Both sectors operate from technology with the aim of providing an alternative to financial services. The creation of FinTech has developed new markets such as accessing alternative capital and digitized security systems, according to Simon’s analysis.
In these two cases, there is a combined power that redefines commercial and capital processes in the ecosystem. On the one hand, a digital platform as offered by FinTechs provides the infrastructure to interact, while Blockchain drives better security and efficiency.
FinTech institutions taking on blockchain technology make the startup ecosystem booming, according to Simon’s criteria. Currently, these business models drive four categories of solutions for users. These are business-to-business for banks, business-to-business for banking customers. business-to-customer for consumers and business-to-client for small businesses.
These types of both blockchain and FinTech projects are making inroads into new markets to access alternative capital. A clear example is Venture Capital investments that show interest in innovative and technological companies.
Venture capital firms generally invest in businesses with a long-term profit expectation and returns of at least 5 to 10 times more than a traditional investment. That’s where Blockchain and FinTech come in as emerging industries.
Financial sectors have had to recognize the importance of Blockchain and adapt their systems to incorporate this concept. As a result, specialized Blockchain departments have had to be created in almost all banks. However, the latest changes in the market have turned around what was happening so far.

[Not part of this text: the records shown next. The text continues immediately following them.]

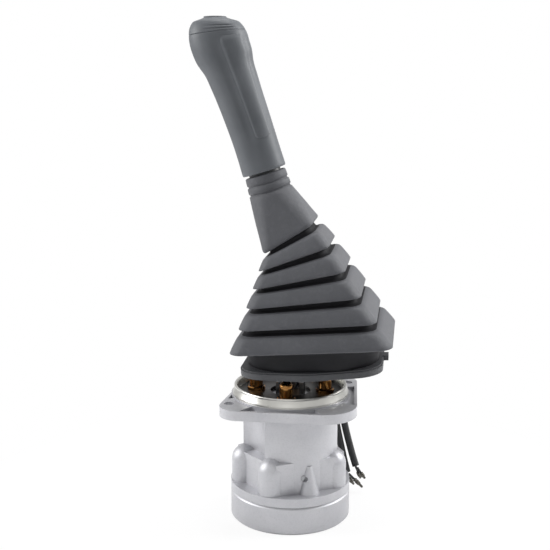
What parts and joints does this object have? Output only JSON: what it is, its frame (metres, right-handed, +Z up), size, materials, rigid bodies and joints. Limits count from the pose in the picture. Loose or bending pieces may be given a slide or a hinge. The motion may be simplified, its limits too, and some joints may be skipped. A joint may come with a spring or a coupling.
{
  "type": "hydraulic pilot control joystick",
  "caption": "Hydraulic pilot joystick: grip on a cranked lever, pleated rubber boot, universal joint with plungers, cast valve body with flange and drum-shaped port plate.",
  "frame": {"origin": "middle of the two mounting holes, on the underside of the flange", "axes": "+Z up along the valve axis, lever leans towards -X, the front of the grip faces -Y"},
  "size_m": [0.1324, 0.0961, 0.3276],
  "materials": {
    "cast_aluminium": "fine sand-cast grain",
    "polished_steel": "polished, bright",
    "steel": "machined",
    "zinc_steel": "yellow zinc plated",
    "black_steel": "black oxide",
    "brass": "turned",
    "grip_plastic": "fine moulded grain, satin",
    "black_plastic": "moulded",
    "boot_rubber": "fine leather grain, matt",
    "black_rubber": "smooth",
    "harness_sleeve": "braided sleeve",
    "terminal_metal": "tinned, with black insulation"
  },
  "bodies": {
    "valve": {"valve_body": "cast_aluminium", "body_plug": "steel", "port_plate_seal": "black_rubber", "port_plate": "cast_aluminium", "port_plate_screws": "black_steel", "retainer_plate": "polished_steel", "retainer_screws": "steel", "plunger_seals": "black_rubber", "joint_base": "steel", "boot": "boot_rubber", "boot_base_plate": "black_plastic", "harness_strand_1": "harness_sleeve", "harness_strand_2": "harness_sleeve", "terminal_leads": "terminal_metal", "plunger_guide_right": "brass", "plunger_guide_back": "brass", "plunger_guide_left": "brass", "plunger_guide_front": "brass", "return_spring_right": "steel", "return_spring_back": "steel", "return_spring_left": "steel", "return_spring_front": "steel"},
    "cross": {"joint_cross": "steel"},
    "lever": {"joint_yoke": "steel", "swash_plate": "black_steel", "adjusting_nut": "zinc_steel", "lock_nut": "zinc_steel", "lever_rod": "black_steel", "boot_adapter": "black_plastic", "grip_body": "grip_plastic", "grip_front_panel": "grip_plastic", "grip_cap": "grip_plastic", "button_spring": "steel", "grip_switch": "black_plastic"},
    "button": {"thumb_button": "black_plastic"},
    "plunger_right": {"plunger_right": "brass", "spring_seat_right": "steel"},
    "spool_right": {"spool_right": "steel", "metering_spring_right": "steel"},
    "plunger_back": {"plunger_back": "brass", "spring_seat_back": "steel"},
    "spool_back": {"spool_back": "steel", "metering_spring_back": "steel"},
    "plunger_left": {"plunger_left": "brass", "spring_seat_left": "steel"},
    "spool_left": {"spool_left": "steel", "metering_spring_left": "steel"},
    "plunger_front": {"plunger_front": "brass", "spring_seat_front": "steel"},
    "spool_front": {"spool_front": "steel", "metering_spring_front": "steel"}
  },
  "joints": [
    {"name": "tilt_fore_aft", "type": "hinge", "parent": "valve", "child": "cross", "pos_m": [0, 0, 0.014], "axis": [1, 0, 0], "range_deg": [-19, 19], "stiffness_Nm_per_rad": 6, "deforming": ["boot"]},
    {"name": "tilt_side", "type": "hinge", "parent": "cross", "child": "lever", "pos_m": [0, 0, 0.014], "axis": [0, 1, 0], "range_deg": [-19, 19], "stiffness_Nm_per_rad": 6, "deforming": ["boot"]},
    {"name": "plunger_right_slide", "type": "slide", "parent": "valve", "child": "plunger_right", "axis": [0, 0, 1], "range_m": [-0.00797, 0.00797], "deforming": ["return_spring_right", "metering_spring_right"]},
    {"name": "spool_right_slide", "type": "slide", "parent": "valve", "child": "spool_right", "axis": [0, 0, 1], "range_m": [-0.0014, 0.0014]},
    {"name": "plunger_left_slide", "type": "slide", "parent": "valve", "child": "plunger_left", "axis": [0, 0, 1], "range_m": [-0.00797, 0.00797], "deforming": ["return_spring_left", "metering_spring_left"]},
    {"name": "spool_left_slide", "type": "slide", "parent": "valve", "child": "spool_left", "axis": [0, 0, 1], "range_m": [-0.0014, 0.0014]},
    {"name": "plunger_back_slide", "type": "slide", "parent": "valve", "child": "plunger_back", "axis": [0, 0, 1], "range_m": [-0.00797, 0.00797], "deforming": ["return_spring_back", "metering_spring_back"]},
    {"name": "spool_back_slide", "type": "slide", "parent": "valve", "child": "spool_back", "axis": [0, 0, 1], "range_m": [-0.0014, 0.0014]},
    {"name": "plunger_front_slide", "type": "slide", "parent": "valve", "child": "plunger_front", "axis": [0, 0, 1], "range_m": [-0.00797, 0.00797], "deforming": ["return_spring_front", "metering_spring_front"]},
    {"name": "spool_front_slide", "type": "slide", "parent": "valve", "child": "spool_front", "axis": [0, 0, 1], "range_m": [-0.0014, 0.0014]},
    {"name": "thumb_button_press", "type": "slide", "parent": "lever", "child": "button", "axis": [0.2974, 0, -0.9548], "range_m": [0, 0.002], "stiffness_N_per_m": 1500, "deforming": ["button_spring"]}
  ],
  "couplings": [
    {"joint": "plunger_right_slide", "follows": "tilt_side", "m_per_rad": -0.024},
    {"joint": "spool_right_slide", "follows": "tilt_side", "m_per_rad": -0.0042},
    {"joint": "plunger_left_slide", "follows": "tilt_side", "m_per_rad": 0.024},
    {"joint": "spool_left_slide", "follows": "tilt_side", "m_per_rad": 0.0042},
    {"joint": "plunger_back_slide", "follows": "tilt_fore_aft", "m_per_rad": 0.024},
    {"joint": "spool_back_slide", "follows": "tilt_fore_aft", "m_per_rad": 0.0042},
    {"joint": "plunger_front_slide", "follows": "tilt_fore_aft", "m_per_rad": -0.024},
    {"joint": "spool_front_slide", "follows": "tilt_fore_aft", "m_per_rad": -0.0042}
  ]
}
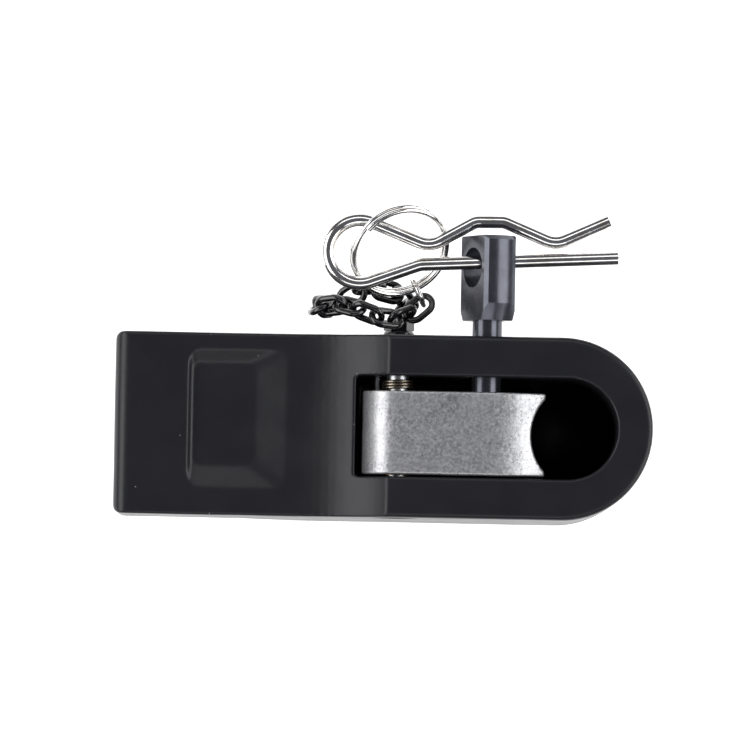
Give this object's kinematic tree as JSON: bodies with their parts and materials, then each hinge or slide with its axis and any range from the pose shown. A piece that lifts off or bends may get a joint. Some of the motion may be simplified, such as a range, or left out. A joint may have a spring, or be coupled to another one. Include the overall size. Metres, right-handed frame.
{
  "type": "catch hook quick coupler",
  "caption": "Weld-on catch hook for an implement ball, with a sprung pawl, release shaft with eye, spring clip, split ring and chain.",
  "frame": {"origin": "on the flat bottom, straight under the centre of the ball seat", "axes": "+X from the shank to the nose, +Y towards the release shaft, +Z out of the mouth"},
  "size_m": [0.1998, 0.1164, 0.088],
  "materials": {
    "black_coat": "satin black coating over a forged surface",
    "cast_steel": "bare blasted casting",
    "bronze": "plain bearing bronze",
    "zinc_steel": "zinc plated",
    "spring_steel": "oiled spring steel",
    "dark_steel": "black oxide",
    "bright_wire": "bright plated",
    "black_chain": "gloss black"
  },
  "bodies": {
    "hook": {"hook_body": "black_coat", "pivot_pin": "zinc_steel", "pivot_clip": "spring_steel", "pivot_washer": "zinc_steel", "spring_pin": "zinc_steel", "torsion_spring": "spring_steel", "anchor_link": "black_chain", "anchor_washer": "zinc_steel", "anchor_screw": "zinc_steel"},
    "pawl": {"pawl": "cast_steel", "pivot_bush": "bronze", "release_shaft": "dark_steel", "roll_pin": "spring_steel"},
    "clip": {"spring_clip": "bright_wire"},
    "chain": {"split_ring": "bright_wire", "chain_connector": "bright_wire", "chain_link_01": "black_chain", "chain_link_02": "black_chain", "chain_link_03": "black_chain", "chain_link_04": "black_chain", "chain_link_05": "black_chain", "chain_link_06": "black_chain", "chain_link_07": "black_chain", "chain_link_08": "black_chain", "chain_link_09": "black_chain", "chain_link_10": "black_chain", "chain_link_11": "black_chain", "chain_link_12": "black_chain", "chain_link_13": "black_chain", "chain_link_14": "black_chain"}
  },
  "joints": [
    {"name": "pawl_hinge", "type": "hinge", "parent": "hook", "child": "pawl", "pos_m": [-0.0592, 0, 0.0747], "axis": [0, 1, 0], "range_deg": [0, 43], "stiffness_Nm_per_rad": 0.5, "springref_deg": -60.16, "deforming": ["torsion_spring"]},
    {"name": "clip_swivel", "type": "hinge", "parent": "pawl", "child": "clip", "pos_m": [-0.0264, 0.06181, 0.0747], "axis": [0.9987, 0.0513, 0], "range_deg": [0, 18]},
    {"name": "ring_swing", "type": "hinge", "parent": "clip", "child": "chain", "pos_m": [-0.0762, 0.0609, 0.0747], "axis": [1, 0, 0], "range_deg": [0, 5]}
  ]
}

“FinTechs have realized that human resources are starting to transform into the human keys, as they will be vital for all these entities, Simon points out. “For some time now, there has been talk in the industry about the constant transfer of Blockchain experts working in some of the largest companies in the financial sector to startups specializing in Blockchain, or who have directly created their own companies.”
It is curious that this is happening right now when, as we said, large entities are focusing on incorporating Blockchain into their banks, and are even giving those who are specialized in this type of bases some really enviable working conditions.
It is important to note that these experts are “moving” from the tranquility and security offered by traditional banking to start-ups, either as employees or as entrepreneurs, with the uncertainty that this entails.
Overall, global investment in financial technology companies by private equity investors is growing globally. However, the United States, Europe and Asia remain the preferred markets for investors.